The result of those protests ended with Putin’s Duma-lead party, United Russia, passing harsh anti-protest laws that can jail protesters for as long as five years of forced labor and/or more than $28,000 in fines. Putin also signed into a law legislation that requires Internet companies to store data on its users who live in Russia for years. Critics argue the law is designed, in part, to prevent activists from organizing online.
Pavel Durov, founder of Vkontakte, the Russian Facebook, was forced to leave the country after Russian authorities cracked down on him after he refused to hand over the data of anti-government protesters.
“Unfortunately, the country is incompatible with the Internet business at the moment,” the VK founder told The Hollywood Reporter.
Durov left because trying to conduct business in Russia wasn’t worth his life. But for Russians who choose to stay in the country to fight the Kremlin or those who live within their own borders and join institutions Putin views as a threat, death seems to curiously find its way to their doorsteps. And their killings remain unsolved.
While Russia has been the subject of intense media scrutiny over the deaths of opposition activists and anyone else who challenges the Kremlin, it is important to note that it is not the lone nation in the world that has a history of state-sanctioned murder or election interference. Far from it. The United States, for example, has an equally troubling history of overthrowing or attempting to overthrow governments—directly or indirectly—in places like Argentina, Iran, Cuba, Colombia and many more. Ironically, Putin lamented the hypocrisy of Washington’s claims of Russian imperialism by arguing at the UN in 2015 that Washington created a power vacuum that essentially rolled out the red carpet for terrorism.

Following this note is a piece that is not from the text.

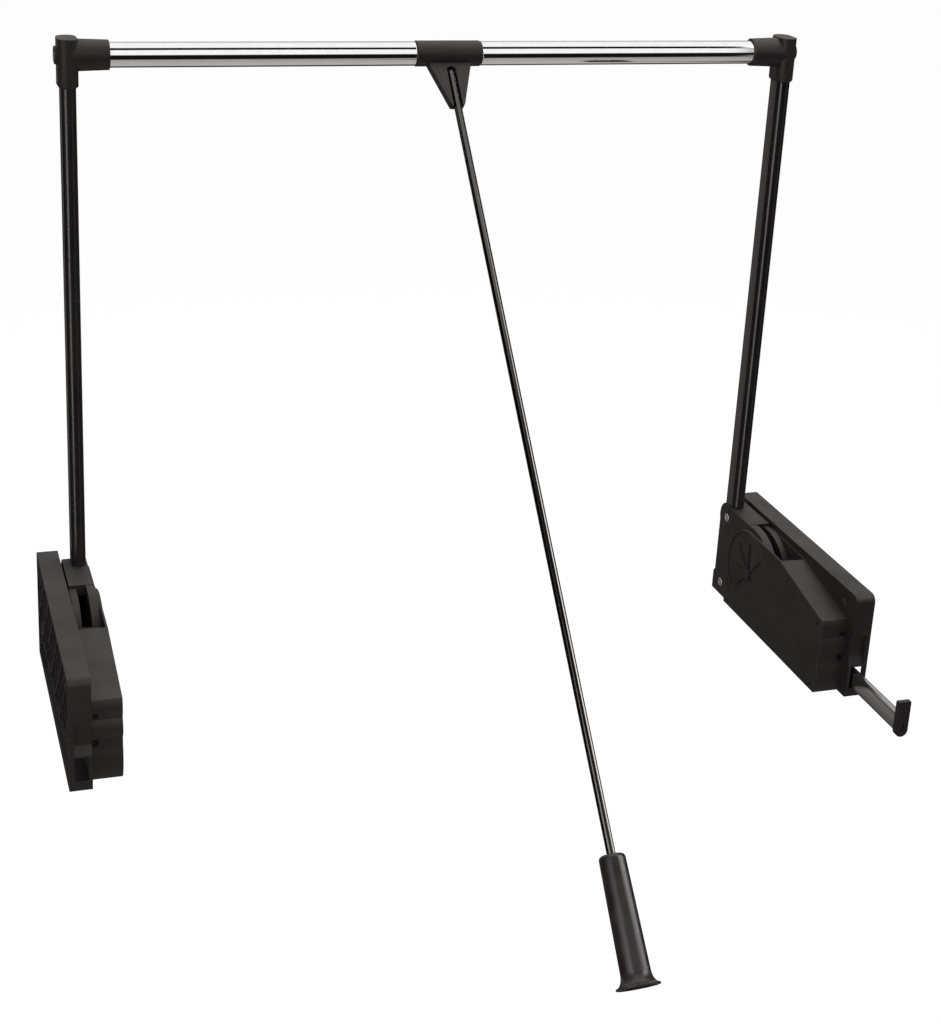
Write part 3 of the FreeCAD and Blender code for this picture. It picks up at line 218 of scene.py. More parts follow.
@dataclass(frozen=True)
class Pattern:
    """Noise in the object's own space.

    Attributes:
        size_mm: Size of its clouds.
        detail: How many finer layers it has.
        roughness: How strong each finer layer is.
        squeeze: Scale along each axis. Under 1, the clouds are drawn out along it.
    """

    size_mm: float
    detail: float
    roughness: float = 0.5
    squeeze: tuple[float, float, float] | None = None

    def add(self, tree: Tree, where: Socket) -> Socket:
        """Adds the noise to a tree.

        Args:
            tree: The node tree.
            where: The coordinates.

        Returns:
            The noise, from 0 to 1.
        """
        if self.squeeze:
            mapping = add_node(tree, "ShaderNodeMapping", inputs={"Vector": where, "Scale": self.squeeze})
            where = mapping.outputs["Vector"]
        noise = add_node(tree, "ShaderNodeTexNoise", inputs={
            "Vector": where, "Scale": 1 / (self.size_mm * MM), "Detail": self.detail,
            "Roughness": self.roughness})
        return noise.outputs["Fac"]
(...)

Here is a snippet from his speech:
It would suffice to look at the situation in the Middle East and North Africa, as has been mentioned by previous speakers. Certainly political and social problems in this region have been piling up for a long time, and people there wish for changes naturally.
But how did it actually turn out? Rather than bringing about reforms, an aggressive foreign interference has resulted in a brazen destruction of national institutions and the lifestyle itself. Instead of the triumph of democracy and progress, we got violence, poverty and social disaster. Nobody cares a bit about human rights, including the right to life.
I cannot help asking those who have caused the situation, do you realize now what you’ve done? But I am afraid no one is going to answer that. Indeed, policies based on self-conceit and belief in one’s exceptionality and impunity have never been abandoned.
It is now obvious that the power vacuum created in some countries of the Middle East and North Africa through the emergence of anarchy areas, which immediately started to be filled with extremists and terrorists.
Though there is a difference between the U.S. and Russia. Where Americans may feel despair in their justice system, many Russians have simply given up. As flawed as America’s justice system is, it is nowhere near as bad as the one Russians have to endure. America has its own issues with unfair court systems and police brutality—look at the Black Lives Matter movement and other protests that have sprung up in recent years attempting to address this very problem—but Americans do believe the process, flaws and all, can work for them if they force it to. In Russia, not so much.
We also have to keep in mind that political opposition here in the U.S won’t get you jailed and killed. In Russia, it is sadly common. There is nothing commonplace about top political leadership being murdered just blocks from the White House. The U.S. may not be perfect, but its civil society is much more intact than Russia’s by any measure—and Russia’s is so damaged that we may never see an end to the killings.